Telegraf – Pengumuman hasil audit merek oleh organisasi lingkungan yang berpusat di Bali, Sungai Watch menerangkan bahwa Danone didapuk sebagai perusahaan penyandang predikat penyampah kemasan plastik terbesart tiga tahun berturut-turut.
“Danone di Indonesia adalah market leader dengan market share air minum dalam kemasan (AMDK) sebesar 45%, sehingga adalah lumrah saja apabila kemasan produk Danone mendominasi sampah di lingkungan,” kata Ketua Net Zero Waste Management Consortium, Ahmad Safrudin, dalam rilisnya yang menanggapi temuan Sungai Watch (7/3).
Sarifudin menjelaskan timbulan sampah di lingkungan adalah indikasi tidak dijalankannya program reduce (pengurangan sampah) dengan upsizing (menghentikan penggunaan kemasan plastik pada volume/bobot kecil), recycle dengan EPR (Extended Producer Responsibility, menarik kembali kemasan produknya untuk didaur-ulang), dan reuse dengan pemanfaatan kembali kemasan plastik yang tidak berisiko pada kesehatan.
Lanjutnya banyaknya timbulan sampah di lingkungan adalah indikasi tidak dijalankannya pelanggaran business ethics yang berpotensi menggagalkan Indonesia mencapai SDGs (Sustainable Development Goals), terutama goals 10 (reduce inequality among the countries), 11 (sustainable cities and community), 12 (sustainable consumption and production pattern), 13 (climate action), 14 (life under water), 15 (life on land) dan 17 (partnership to the goals).
“Kementerian Lingkungan Hidup dan Kehutanan dan atau Pemerintah Daerah Provinsi Bali harus memberikan teguran dan menarik uang paksa untuk pembinaan dan penegakan hukum dalam pengelolaan sampah,” kata Ahmad Safrudin.
Sementara itu, praktisi lingkungan dari Komunitas Peduli Ciliwung, Suparno Jumar, menyoroti investasi asing yang menurutnya perlu lebih dicermati aktivitasnya agar lebih bisa dikendalikan. Karena kata Suparno, “Apabila terlambat ambi tindakan, maka investasi dan keuntungan yang diperoleh akan sia-sia saja.”

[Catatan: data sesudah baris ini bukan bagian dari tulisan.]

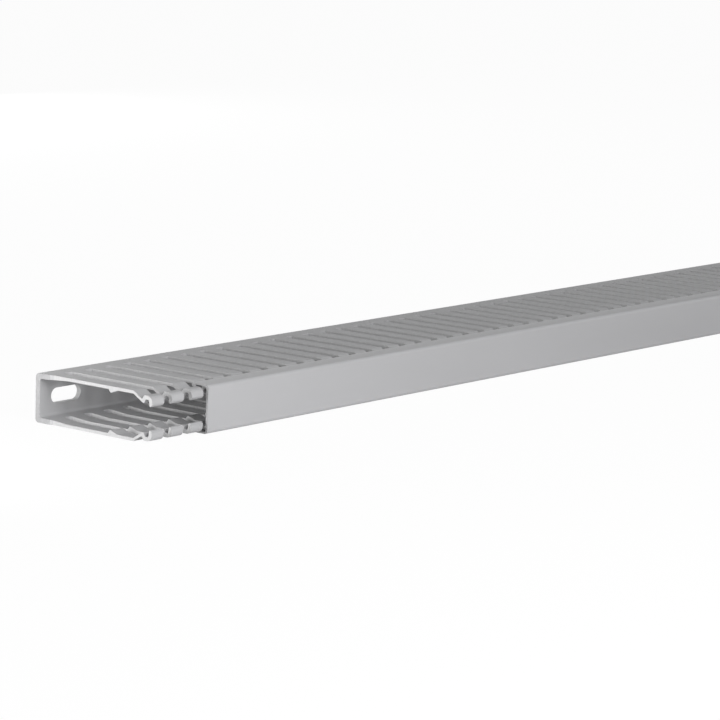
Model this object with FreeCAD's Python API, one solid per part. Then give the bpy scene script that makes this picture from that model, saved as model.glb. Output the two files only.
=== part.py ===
import FreeCAD, Part
import math, os
from FreeCAD import Vector

os.makedirs("parts", exist_ok=True)

# Slotted wire duct with its clip-on cover, lying on one of its slotted side walls.
# X runs along the duct, Y from the open mouth (-) to the solid base (+), Z up from the floor.
# All sizes are in millimetres. Both pieces are outlines in the Y-Z plane, extruded along X.

# Overall sizes
duct_length = 1000.0
duct_depth = 80.0            # base back face to cover front face
duct_height = 25.0           # outside of one slotted wall to outside of the other
cover_length = duct_length
cover_setback = 39.0         # the cover is slid this far back from the duct's near end
cover_inset = 0.2            # the cover lies this far inside each slotted wall's outer plane
running_gap = 0.3            # between cover and duct, all along the slide

# Base and the solid rims beside it
base_thickness = 2.8
base_corner_radius = 2.0
rim_thickness = 2.6
rim_depth = 8.0              # from the base's back face
rim_run_out = 14.0           # gentle slope from the rim down to the fingers' inner face
rim_fillet = 1.5

# Fingers and the slots between them
finger_thickness = 1.6
slot_pitch = 14.0
slot_width = 4.0
slot_root_depth = 10.0       # from the base's back face
slot_root_chamfer = 1.2

# Bead inside each finger that keeps the wires in; its peak is placed from the lip's front face
bead_to_lip = 27.8
bead_height = 1.7
bead_mouth_run = 4.8         # the gentle side, towards the mouth
bead_base_run = 1.3

# Finger head. The wall dips to a groove for the cover's hook, then rounds over into a curled lip.
# Distances "to lip" are measured back from the lip's front face.
groove_start_to_lip = 12.4
groove_floor_to_lip = 6.8
groove_depth = 3.5           # from the wall's outer plane
groove_wall = 2.1
groove_underside_to_lip = 5.6
crest_start_to_lip = 5.3
crest_radius = 3.0
crest_flats = 3              # the crest's quarter round is drawn with this many flats
crest_thickness = 2.0
curl_back_to_lip = 4.5       # the narrow gap inside the curl
curl_front_to_lip = 2.3
lip_face = 1.2               # flat front of the lip, below the crest's round
lip_taper = 1.9
lip_end_to_lip = 1.6

# Cover
cover_front_thickness = 1.3
cover_flange_thickness = 0.8
cover_corner_radius = 2.0
cover_edge_radius = 0.4
flange_edge_to_groove = 3.0  # the flange stops this far short of where the groove starts
hook_thickness = 1.1
hook_tip_to_floor = 0.3      # along Y

# Oblong screw slots in the base
mount_slot_length = 21.0
mount_slot_width = 7.8
mount_slot_first = 18.5      # centre of the first, from the near end
mount_slot_spacing = 100.0
mount_slot_end_margin = 25.0

# Places that follow from the sizes above
back_y = duct_depth / 2
front_y = -duct_depth / 2
mid_z = duct_height / 2
near_x = -(cover_length + cover_setback) / 2
far_x = near_x + duct_length
cover_x = near_x + cover_setback
base_inner_y = back_y - base_thickness
lip_front_y = front_y + cover_front_thickness + running_gap
groove_start_y = lip_front_y + groove_start_to_lip
groove_floor_y = lip_front_y + groove_floor_to_lip
crest_depth = cover_inset + cover_flange_thickness + running_gap
lip_turn_depth = crest_depth + crest_radius + lip_face
cut_margin = 5.0             # how far every cutter reaches past what it cuts


def wall_point(side, y, depth):
    """A point of a side wall's section: depth is measured inwards from the wall's outer plane."""
    return Vector(0, y, mid_z + side * (duct_height / 2 - depth))


def rounded_wire(corners):
    """A closed wire through the corners, each given as (point, radius), with tangent arcs."""
    edges = []
    starts, ends = [], []
    count = len(corners)
    for i, (corner, radius) in enumerate(corners):
        to_previous = (corners[i - 1][0] - corner).normalize()
        to_next = (corners[(i + 1) % count][0] - corner).normalize()
        half_angle = to_previous.getAngle(to_next) / 2
        reach = radius / math.tan(half_angle)
        start = corner + to_previous * reach
        end = corner + to_next * reach
        if radius > 0:
            inward = (to_previous + to_next).normalize()
            middle = corner + inward * (radius / math.sin(half_angle) - radius)
            edges.append(Part.Arc(start, middle, end).toShape())
        starts.append(start)
        ends.append(end)
    for i in range(count):
        edges.append(Part.LineSegment(ends[i], starts[(i + 1) % count]).toShape())
    return Part.Wire(Part.sortEdges(edges)[0])


def extruded(corners, start_x, length):
    """The outline as a solid bar that starts at start_x and runs along +X."""
    bar = Part.Face(rounded_wire(corners)).extrude(Vector(length, 0, 0))
    bar.translate(Vector(start_x, 0, 0))
    return bar


def both_sides(half_corners):
    """A whole outline from a function that gives one side's corners."""
    return half_corners(1) + list(reversed(half_corners(-1)))


def crest_round():
    """The finger head's rounded front corner, from the crest down to the lip's front face."""
    centre_y = lip_front_y + crest_radius
    centre_depth = crest_depth + crest_radius
    angles = [math.radians(90 * i / crest_flats) for i in range(crest_flats + 1)]
    return [(centre_y - crest_radius * math.sin(angle), centre_depth - crest_radius * math.cos(angle), 0)
            for angle in angles]


def side_wall_corners(side):
    """One slotted wall's section, from the base's outer corner round the finger head and back."""
    bead_y = lip_front_y + bead_to_lip
    rim_end_y = back_y - rim_depth
    section = [
        (back_y, 0, base_corner_radius),
        (groove_start_y, 0, 0),
        (groove_floor_y, groove_depth, 0),
        (lip_front_y + crest_start_to_lip, crest_depth, 0),
        *crest_round(),
        (lip_front_y, lip_turn_depth, 0),
        (lip_front_y + lip_end_to_lip, lip_turn_depth + lip_taper, 0),
        (lip_front_y + curl_front_to_lip, crest_depth + crest_thickness, 0),
        (lip_front_y + curl_back_to_lip, crest_depth + crest_thickness, 0),
        (lip_front_y + groove_underside_to_lip, groove_depth + groove_wall, 0),
        (groove_start_y, finger_thickness, 0),
        (bead_y - bead_mouth_run, finger_thickness, 0),
        (bead_y, finger_thickness + bead_height, 0),
        (bead_y + bead_base_run, finger_thickness, 0),
        (rim_end_y - rim_run_out, finger_thickness, 0),
        (rim_end_y, rim_thickness, 0),
        (base_inner_y, rim_thickness, rim_fillet),
    ]
    return [(wall_point(side, y, depth), radius) for y, depth, radius in section]


def finger_slot(x):
    """The cutter for one slot: open at the finger tips, narrowing at the root, through both walls."""
    half = slot_width / 2
    root_y = back_y - slot_root_depth
    mouth_y = front_y - cut_margin
    outline = [
        (x - half, mouth_y),
        (x + half, mouth_y),
        (x + half, root_y - slot_root_chamfer),
        (x + half - slot_root_chamfer, root_y),
        (x - half + slot_root_chamfer, root_y),
        (x - half, root_y - slot_root_chamfer),
    ]
    points = [Vector(px, py, -cut_margin) for px, py in outline]
    face = Part.Face(Part.makePolygon(points + points[:1]))
    return face.extrude(Vector(0, 0, duct_height + 2 * cut_margin))


def finger_slots():
    """All slots along the duct. The near end is cut where a finger begins."""
    first_x = near_x + slot_pitch - slot_width / 2
    count = math.floor((far_x - slot_width / 2 - first_x) / slot_pitch) + 1
    return [finger_slot(first_x + i * slot_pitch) for i in range(count)]


def mounting_slot(x):
    """The cutter for one oblong screw slot through the base."""
    radius = mount_slot_width / 2
    half_straight = mount_slot_length / 2 - radius
    depth = base_thickness + 2 * cut_margin
    start_y = base_inner_y - cut_margin
    straight = Part.makeBox(2 * half_straight, depth, mount_slot_width,
                            Vector(x - half_straight, start_y, mid_z - radius))
    ends = [Part.makeCylinder(radius, depth, Vector(x + sign * half_straight, start_y, mid_z),
                              Vector(0, 1, 0)) for sign in (-1, 1)]
    return straight.multiFuse(ends).removeSplitter()


def mounting_slots():
    """The row of screw slots along the middle of the base."""
    first_x = near_x + mount_slot_first
    last_x = far_x - mount_slot_end_margin
    count = math.floor((last_x - first_x) / mount_slot_spacing) + 1
    return [mounting_slot(first_x + i * mount_slot_spacing) for i in range(count)]


def make_slotted_duct():
    """The channel: one extrusion, with the finger slots and the screw slots punched out."""
    body = extruded(both_sides(side_wall_corners), near_x, duct_length)
    return body.cut(Part.makeCompound(finger_slots() + mounting_slots()))


def flange_corners(side):
    """One cover flange's section, from the front corner to the hook in the groove and back."""
    slope = groove_depth / (groove_start_y - groove_floor_y)
    stretch = math.sqrt(1 + slope ** 2)

    def sloping_depth(y, gap):
        """Depth at y of the line that runs parallel to the groove's slope, gap outside it."""
        return (groove_start_y - y) * slope - gap * stretch

    def sloping_y(depth, gap):
        """Where that line reaches a depth."""
        return groove_start_y - (depth + gap * stretch) / slope

    outer = cover_inset
    inner = cover_inset + cover_flange_thickness
    edge_y = groove_start_y - flange_edge_to_groove
    tip_y = groove_floor_y + hook_tip_to_floor
    tip_depth = sloping_depth(tip_y, running_gap)
    tip_rise = hook_thickness / stretch
    section = [
        (front_y, outer, cover_corner_radius),
        (edge_y, outer, cover_edge_radius),
        (edge_y, sloping_depth(edge_y, running_gap), 0),
        (tip_y, tip_depth, 0),
        (tip_y - slope * tip_rise, tip_depth - tip_rise, 0),
        (sloping_y(inner, running_gap + hook_thickness), inner, 0),
        (front_y + cover_front_thickness, inner, cover_corner_radius - cover_flange_thickness),
    ]
    return [(wall_point(side, y, depth), radius) for y, depth, radius in section]


def make_cover():
    """The lid: a flat front with two flanges, each hooked into the groove of the finger heads."""
    return extruded(both_sides(flange_corners), cover_x, cover_length)


pieces = {
    "slotted_duct": make_slotted_duct(),
    "cover": make_cover(),
}

for name, shape in pieces.items():
    solid = shape.Solids[0]
    print(name, "solids", len(shape.Solids), "valid", solid.isValid(), "volume", round(solid.Volume, 1))
    solid.exportStep("parts/" + name + ".step")
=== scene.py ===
import math
import bmesh
import bpy
from mathutils import Matrix, Vector


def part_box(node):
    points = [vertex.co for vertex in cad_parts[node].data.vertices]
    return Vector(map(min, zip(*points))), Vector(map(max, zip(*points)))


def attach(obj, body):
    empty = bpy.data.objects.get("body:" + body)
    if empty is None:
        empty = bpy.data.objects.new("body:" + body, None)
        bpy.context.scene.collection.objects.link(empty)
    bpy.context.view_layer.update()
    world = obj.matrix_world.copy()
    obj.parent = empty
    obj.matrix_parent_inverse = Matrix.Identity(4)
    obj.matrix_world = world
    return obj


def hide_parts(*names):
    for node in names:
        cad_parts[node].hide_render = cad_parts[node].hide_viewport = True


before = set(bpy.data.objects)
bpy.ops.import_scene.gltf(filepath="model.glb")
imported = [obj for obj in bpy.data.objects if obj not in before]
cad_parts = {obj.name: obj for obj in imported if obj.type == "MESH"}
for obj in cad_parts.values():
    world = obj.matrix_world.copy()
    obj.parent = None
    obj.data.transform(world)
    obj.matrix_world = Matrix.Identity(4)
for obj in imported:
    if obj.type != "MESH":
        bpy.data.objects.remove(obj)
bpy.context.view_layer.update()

# Slotted wire duct and its cover. X runs along the duct, Y from the mouth and cover to the base, Z up.
# Sizes of the pieces are in millimetres and become metres in each mesh.
MM = 0.001

# Places that the frame gives
duct_low, duct_high = [[c / MM for c in corner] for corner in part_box("slotted_duct")]
cover_low, cover_high = [[c / MM for c in corner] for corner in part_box("cover")]
near_x, far_x = duct_low[0], duct_high[0]
back_y, front_y = duct_high[1], cover_low[1]
lip_front_y = duct_low[1]
wall_low_z, wall_high_z = duct_low[2], duct_high[2]
mid_z = (wall_low_z + wall_high_z) / 2
half_height = (wall_high_z - wall_low_z) / 2

# Base and the solid rims beside it
base_thickness = 2.8
base_corner_radius = 2.0
rim_thickness = 2.6
rim_end_y = back_y - 8.0
rim_run_out = 14.0               # gentle slope from the rim down to the fingers' inner face
rim_slope_radius = 8.0
rim_edge_radius = 0.8
rim_fillet = 1.5

# Fingers and the slots between them
finger_thickness = 1.6
slot_pitch = 14.0
slot_width = 5.5                 # wider than in the solids, so each finger lies inside its solid one
first_finger_back = 0.75         # the near end is cut this far ahead of the first finger
shortest_finger = 0.5            # what is left of a finger at the far end is at least this long
slot_root_y = back_y - 10.0
slot_root_radius = 1.5
slot_root_steps = 5
slot_bend_y = slot_root_y - slot_root_radius     # a finger's side is straight up to here

# Bead inside each finger
bead_y = lip_front_y + 27.8
bead_height = 1.7
bead_mouth_run = 4.8             # the gentle side, towards the mouth
bead_base_run = 1.3
bead_mouth_radius = 2.0
bead_peak_radius = 0.5
bead_base_radius = 0.3

# Finger head: a sloping groove for the cover's hook, then a crest that rounds over into a curled lip.
# Depths are measured inwards from the wall's outer plane.
groove_start_y = lip_front_y + 12.4
groove_start_radius = 1.2
groove_floor_y = lip_front_y + 6.8
groove_floor_radius = 0.7
groove_depth = 3.5
groove_wall = 2.1
groove_underside_y = lip_front_y + 5.6
groove_underside_radius = 0.7
finger_bend_radius = 1.6         # inside the finger, where the groove starts
crest_start_y = lip_front_y + 5.3
crest_start_radius = 0.8
crest_depth = 1.3
crest_thickness = 2.0
crest_radius = 3.0
lip_drop = 4.2                   # from the crest to the lip's lower corner
lip_corner_radius = 0.6
lip_taper = 1.9
lip_end_y = lip_front_y + 1.6
lip_end_radius = 0.5
curl_front_y = lip_front_y + 2.3
curl_front_radius = 0.7
curl_back_y = lip_front_y + 4.5
curl_back_radius = 0.6

# Cover
running_gap = 0.3                # between cover and duct, all along the slide
cover_inset = 0.2                # the cover lies this far inside each wall's outer plane
front_thickness = 1.3
flange_thickness = 0.8
cover_corner_radius = 2.0
cover_inner_radius = cover_corner_radius - flange_thickness
flange_edge_y = groove_start_y - 3.0
flange_edge_radius = 0.35
flange_underside_radius = 0.2
hook_thickness = 1.1
hook_tip_to_floor = 0.3          # along Y
hook_tip_radius = 0.25
hook_bend_radius = 0.4
cover_lengths = 20               # stretches that the cover's mesh is divided into

# Screw slots in the base
screw_slot_length = 21.0
screw_slot_width = 7.8
screw_slot_first = 18.5          # centre of the first, from the near end
screw_slot_spacing = 100.0
screw_slot_count = 10
screw_slot_end_steps = 18
cutter_reach = 3.0               # how far a cutter stands out on both sides of the base

ARC_STEP = math.radians(11)      # longest turn between two points of a rounded corner
SHARP = math.radians(32)         # edges that turn more than this keep a hard shade line
TINY = 1e-4                      # millimetres, for comparing places

# Material slots of every piece
PLASTIC, PUNCHED, SAWN = range(3)


# Outlines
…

“Persoalan single use plastic dari industri besar, menengah dan kecil, harus segera dicarikan solusinya, karena sudah sangat mendesak,” kata Suparno Jumar.
Menurutnya, pemerintah harus bisa menjaga keseimbangan agar industri tetap tumbuh dan mampu menyerap tenaga kerja, “Namun pada saaat bersamaan harus sangat memperhatikan aspek lingkungan.”